The Debt Avalanche (For Saving on Interest): List your debts from highest interest rate to lowest. Attack the most expensive debt first. This method saves you the most money on interest over time.
When you are broke and feeling defeated, the Debt Snowball is often more effective. The motivation from paying off an entire debt can be the fuel you need to keep going.
Your Mindset: The Most Important Tool
This journey is as much mental as it is financial.
Celebrate Every Win: Paid off a small debt? That’s a win. Negotiated a lower rate? That’s a win. Stuck to your survival budget for a week? That’s a win. Acknowledge these moments.
Focus on Today: Do not be overwhelmed by the total debt. Your only job is to win today. Make the right choices today. This week. The mountain will crumble one stone at a time.
Find Support: Talk to a trusted friend or family member. You do not have to do this alone. The shame of debt thrives in isolation.
Getting out of debt when you are broke is a gritty, unglamorous process of facing harsh realities, making temporary sacrifices, and fighting for every small victory. It is not linear, and there will be difficult days. But the cycle can be broken. The path forward is built not with large, single actions, but with the relentless consistency of small, disciplined choices—the extra hour worked, the meal cooked at home, the successful negotiation, the one extra unit paid toward your debt.
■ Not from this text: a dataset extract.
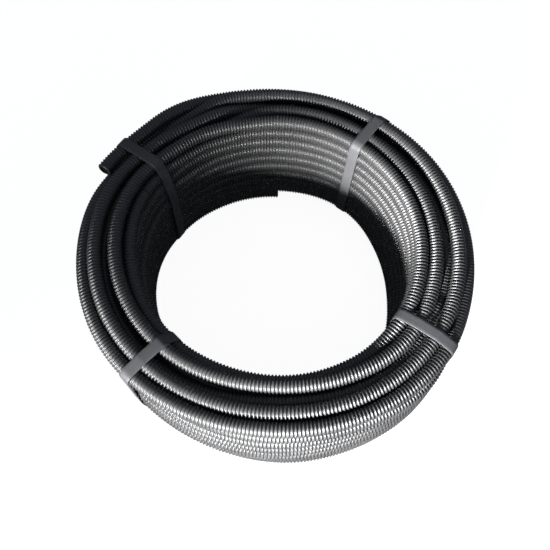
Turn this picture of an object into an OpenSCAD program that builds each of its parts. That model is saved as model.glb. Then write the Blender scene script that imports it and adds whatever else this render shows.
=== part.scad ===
// Coil of corrugated conduit, tied with four flat straps.
// The coil lies flat: +Z is its axis, and it stands on the straps' undersides at Z = 0.
// +X is the coil's right, +Y its back. Angles run counter-clockwise from +X, seen from above.

/* [Conduit] */
// outside diameter, over the corrugations
tube_d = 20; // [18:0.5:22]
// inside diameter, over the corrugations' inner lands
tube_bore = 14.4; // [13:0.2:15]
// wall thickness
tube_wall = 0.7; // [0.5:0.1:0.9]
// length of one corrugation
rib_pitch = 4.5; // [3.6:0.1:6]

/* [Coil] */
// outside diameter, at the belly of the outer wall
coil_od = 532; // [524:8:540]
// diameter of the eye
coil_id = 364; // [356:8:372]
// turns stacked up each wall
rows = 10; // [8:1:12]
// distance between stacked turns, as a part of the tube's diameter
row_step = 0.98; // [0.96:0.01:0.99]
// how far the turn on the rim lies inside the belly
belly = 15; // [13:1:16]
// how far the lowest turns draw in under the belly
foot = 5; // [4:0.5:6]
// how far the upper turns of the outer wall lean in at the front
lean = 10; // [8:1:11]
// angle at which the inner end lies, on the lowest row of the eye's wall
az_inner_end = 90; // [80:1:120]

/* [Free end] */
// length of the end past the strap that holds it
end_len = 45; // [36:4.5:63]
// depth to which the end is open
end_open = 36; // [18:4.5:36]

/* [Straps] */
// width of the flat strap
strap_w = 16; // [12:1:20]
// thickness of the strap
strap_t = 0.8; // [0.6:0.1:1.2]
// angle of the front right strap
az_front_right = -30; // [-36:1:-20]
// angle of the back right strap
az_back_right = 57; // [45:1:70]
// angle of the back left strap, which holds the free end
az_back_left = 150; // [146:1:152]
// angle of the front left strap
az_front_left = 230; // [220:1:236]

/* [Hidden] */
$fn = 96;
r = tube_d / 2;
step = tube_d * row_step;
z_low = strap_t + r;
z_high = z_low + (rows - 1) * step;
r_eye = coil_id / 2 + r;
r_belly = coil_od / 2 - r;
r_rim = r_belly - belly;
r_foot = r_belly - foot;
last = rows - 1;

// The turns wander as they go round, so the section differs from sector to sector.
// Centres are given as [radius, rows below the top row], once round the section:
// up the eye, over the top, down the outside and back along the bottom.
function eye_wall(lowest, highest) = [for (k = [lowest : -1 : highest]) [r_eye, k]];
function outer_wall(first, turns, lean) = [for (i = [0 : turns - 1])
    let (k = first + i * (last - first) / (turns - 1))
    [r_belly - lean * max(0, 1 - k / 4) - foot * pow(max(0, k - last + 3) / 3, 2), k]];
bottom = [for (i = [2, 1]) [r_eye + i * (r_foot - r_eye) / 3, last]];
// a turn that lies sunk between two turns of the top
function groove(a, b) = [[(a + b) / 2, 0.85]];

// the free end rides on the turn that it sinks beside: sunk is that turn, and end is the free end
sunk = [r_belly - 0.9 * tube_d, 0.75];
end = [sunk[0] + sqrt(pow(0.925 * tube_d, 2) - pow(sunk[1] * step, 2)), 0];

top_right = concat([[r_eye, 0], [r_eye + 0.98 * tube_d, 0]], groove(r_eye + 0.98 * tube_d, r_rim), [[r_rim, 0]]);
top_back_left = [[r_eye + 0.3 * tube_d, 0.9], [r_eye + 0.7 * tube_d, 0], [r_eye + 1.6 * tube_d, 0.25], sunk];
top_left = concat([[r_eye + 0.4 * tube_d, 0.9], [r_eye + 1.1 * tube_d, 0]], groove(r_eye + 1.1 * tube_d, r_rim),
    [[r_rim, 0], [r_belly - 0.15 * tube_d, 0.5]]);
top_front = concat([[r_eye - 0.2 * tube_d, 1], [r_eye + 0.25 * tube_d, 0]],
    groove(r_eye + 0.25 * tube_d, r_rim - 0.65 * tube_d), [[r_rim - 0.65 * tube_d, 0], [r_rim + 0.25 * tube_d, 0]]);

right = concat(eye_wall(last - 1, 1), top_right, outer_wall(1, rows - 1, 0), bottom);
back_left = concat(eye_wall(last, 2), top_back_left, outer_wall(1.6, rows - 2, 0), bottom);
left = concat(eye_wall(last, 2), top_left, outer_wall(1.6, rows - 2, 0), bottom);
front = concat(eye_wall(last, 2), top_front, outer_wall(1, rows - 1, lean), bottom);

// angles at which the sectors meet
a_front_right = az_front_right - 18;
a_back_left = az_back_left - 14;
a_left = az_back_left + 15;
a_front_left = az_front_left + 8;

// radii of the corrugations: a rounded crest over a little more than half of the pitch
rib_depth = r - tube_wall - tube_bore / 2;
rib_form = [[0.05, 0], [0.18, 0.1], [0.27, 0.75], [0.4, 1], [0.7, 1], [0.83, 0.75], [0.92, 0.1]];
ribs_all = floor((end_len + strap_w / 4) / rib_pitch);
ribs_open = floor(end_open / rib_pitch);
function rib_line(n, root) = [for (i = [0 : n - 1], p = rib_form)
    [root + rib_depth * p[1], (i + p[0]) * rib_pitch]];

// a centre as [radius, height]
function place(c) = [c[0], z_high - c[1] * step];

// one sector of the wound bundle: each turn that shows is a round, and the core fills what they hide
module sector(from, to, centres) {
    rotate([0, 0, from])
        rotate_extrude(angle = to - from) {
            polygon([for (c = centres) place(c)]);
            for (c = centres) translate(place(c)) circle(r);
        }
}

module bundle() {
    sector(a_front_right, a_back_left, right);
    sector(a_back_left, a_left, back_left);
    sector(a_left, a_front_left, left);
    sector(a_front_left, a_front_right + 360, front);
}

// corrugated tube along +Z from its cut mouth at Z = 0
module ribbed(n, root) {
    line = rib_line(n, root);
    rotate_extrude()
        polygon(concat([[0, 0]], line, [[root, n * rib_pitch], [0, n * rib_pitch]]));
}

// the free end: from its strap on it runs straight off the coil, and it is open at its mouth
module free_end() {
    rotate([0, 0, az_back_left])
        translate([end[0], ribs_all * rib_pitch - strap_w / 4, z_high])
            rotate([90, 0, 0])
                children();
}

// part of one turn
module turn(from, to, centre) {
    rotate([0, 0, from])
        rotate_extrude(angle = to - from)
            translate(place(centre)) circle(r);
}

module conduit() {
    color([0.05, 0.05, 0.055])
        difference() {
            union() {
                bundle();
                turn(az_inner_end, a_back_left, [r_eye, last]);
                turn(a_back_left + 2, az_back_left, end);
                free_end() ribbed(ribs_all, r - rib_depth);
            }
            free_end() translate([0, 0, -rib_pitch * 0.01]) ribbed(ribs_open, tube_bore / 2);
        }
}

// band drawn tight round equal rounds of radius rad: in each direction it touches
// the round that reaches furthest that way
function tight(centres, rad) = [for (a = [0 : 7.5 : 352.5])
    let (way = [cos(a), sin(a)], reach = [for (c = centres) place(c) * way])
    place(centres[search(max(reach), reach)[0]]) + rad * way];

// a flat strap drawn tight round the section at its angle
module strap(az, centres) {
    color([0.2, 0.2, 0.21])
        rotate([0, 0, az])
            translate([0, strap_w / 2, 0])
                rotate([90, 0, 0])
                    linear_extrude(strap_w)
                        difference() {
                            polygon(tight(centres, r + strap_t));
                            polygon(tight(centres, r));
                        }
}

conduit();
strap(az_front_right, right);  // strap_front_right
strap(az_back_right, right);  // strap_back_right
strap(az_back_left, concat(back_left, [end]));  // strap_back_left
strap(az_front_left, left);  // strap_front_left
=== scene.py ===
# %% [markdown]
# # A coil of corrugated conduit, tied with four straps
#
# About fifty metres of black corrugated conduit lie in thirty-six turns round an open eye.
# Four flat plastic straps hold the turns together, and the coil rests on them.
#
# The solid model is loaded first, because it gives the size and the place of every piece. Its
# turns are plain rings, cut into sectors. Here the conduit is made again as what it is, one long
# ribbed tube, and the straps are drawn tight round it. Lengths are in metres and angles in
# degrees, unless a comment says otherwise.

# %% Load the solid model
import math

import bpy
import numpy as np
from mathutils import Matrix, Vector


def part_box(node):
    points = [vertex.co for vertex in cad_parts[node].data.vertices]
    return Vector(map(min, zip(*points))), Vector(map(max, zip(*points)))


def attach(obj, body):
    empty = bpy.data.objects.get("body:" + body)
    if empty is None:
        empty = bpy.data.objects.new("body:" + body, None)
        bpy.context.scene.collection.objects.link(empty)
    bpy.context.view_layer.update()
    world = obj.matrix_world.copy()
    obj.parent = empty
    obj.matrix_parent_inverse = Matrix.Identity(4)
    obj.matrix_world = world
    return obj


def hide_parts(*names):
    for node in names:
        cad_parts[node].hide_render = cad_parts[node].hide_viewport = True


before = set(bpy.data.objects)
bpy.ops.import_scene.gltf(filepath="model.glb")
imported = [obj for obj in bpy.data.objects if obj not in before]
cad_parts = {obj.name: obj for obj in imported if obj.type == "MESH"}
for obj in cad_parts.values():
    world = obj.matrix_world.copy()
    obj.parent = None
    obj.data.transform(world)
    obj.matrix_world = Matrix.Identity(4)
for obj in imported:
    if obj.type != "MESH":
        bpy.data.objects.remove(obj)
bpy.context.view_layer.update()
LOW, HIGH = (np.array(corner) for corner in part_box("conduit"))
print("solid conduit", LOW.round(4), HIGH.round(4))

# %% [markdown]
# ## Sizes
#
# Conduit is corrugated so that it bends by hand without kinking. Its ribs are close together and
# its wall is thin. The tube's own sizes are written down once, and what follows is worked out
# from them. The height of the bundle comes from the solid model, so that the rows of turns fill
# the same space.

# %% Sizes of the conduit
TUBE_R = 0.010                         # outside radius, over the ribs
WALL = 0.0007                          # thickness of the wall
RIB_PITCH = 0.0045                     # from one rib to the next, before it is fitted to the length
RIB_DEPTH = 0.0021                     # from crest to root
ROWS = 9                               # steps between the highest and the lowest row of turns
ROW = (HIGH[2] - LOW[2] - 2 * TUBE_R) / ROWS
Z_TOP = HIGH[2] - TUBE_R               # height of the centres in the highest row
Z_LOW = Z_TOP - ROWS * ROW             # and in the lowest
print("row step %.1f mm" % (ROW * 1000))

# %% [markdown]
# ## How the turns lie on top
#
# A machine winds the coil, so its turns lie in rows, but not perfectly. They wander between the
# straps, sink into grooves, and ride over each other where one row hands over to the next. A
# stack of rings or a plain helix would be quick to make, and too neat. So one path is laid for
# the whole conduit, clockwise from the free end at the back left to the inner end in the lowest
# row of the eye, and stations along it say where it goes.
#
# A station is an angle round the coil, the radius of the tube's centre in millimetres, and how
# many rows it lies below the highest. The five turns that show on top are given station by station.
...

Your journey out starts with a single, courageous act of clarity. Tonight, gather your statements and make your Debt Inventory. Write it down on a piece of paper. Tomorrow, make one phone call to a creditor to ask about hardship options. These two actions will shift you from a state of passive panic to active engagement. You are not just a debtor; you are a problem-solver. And every problem, no matter how large, can be solved one step at a time.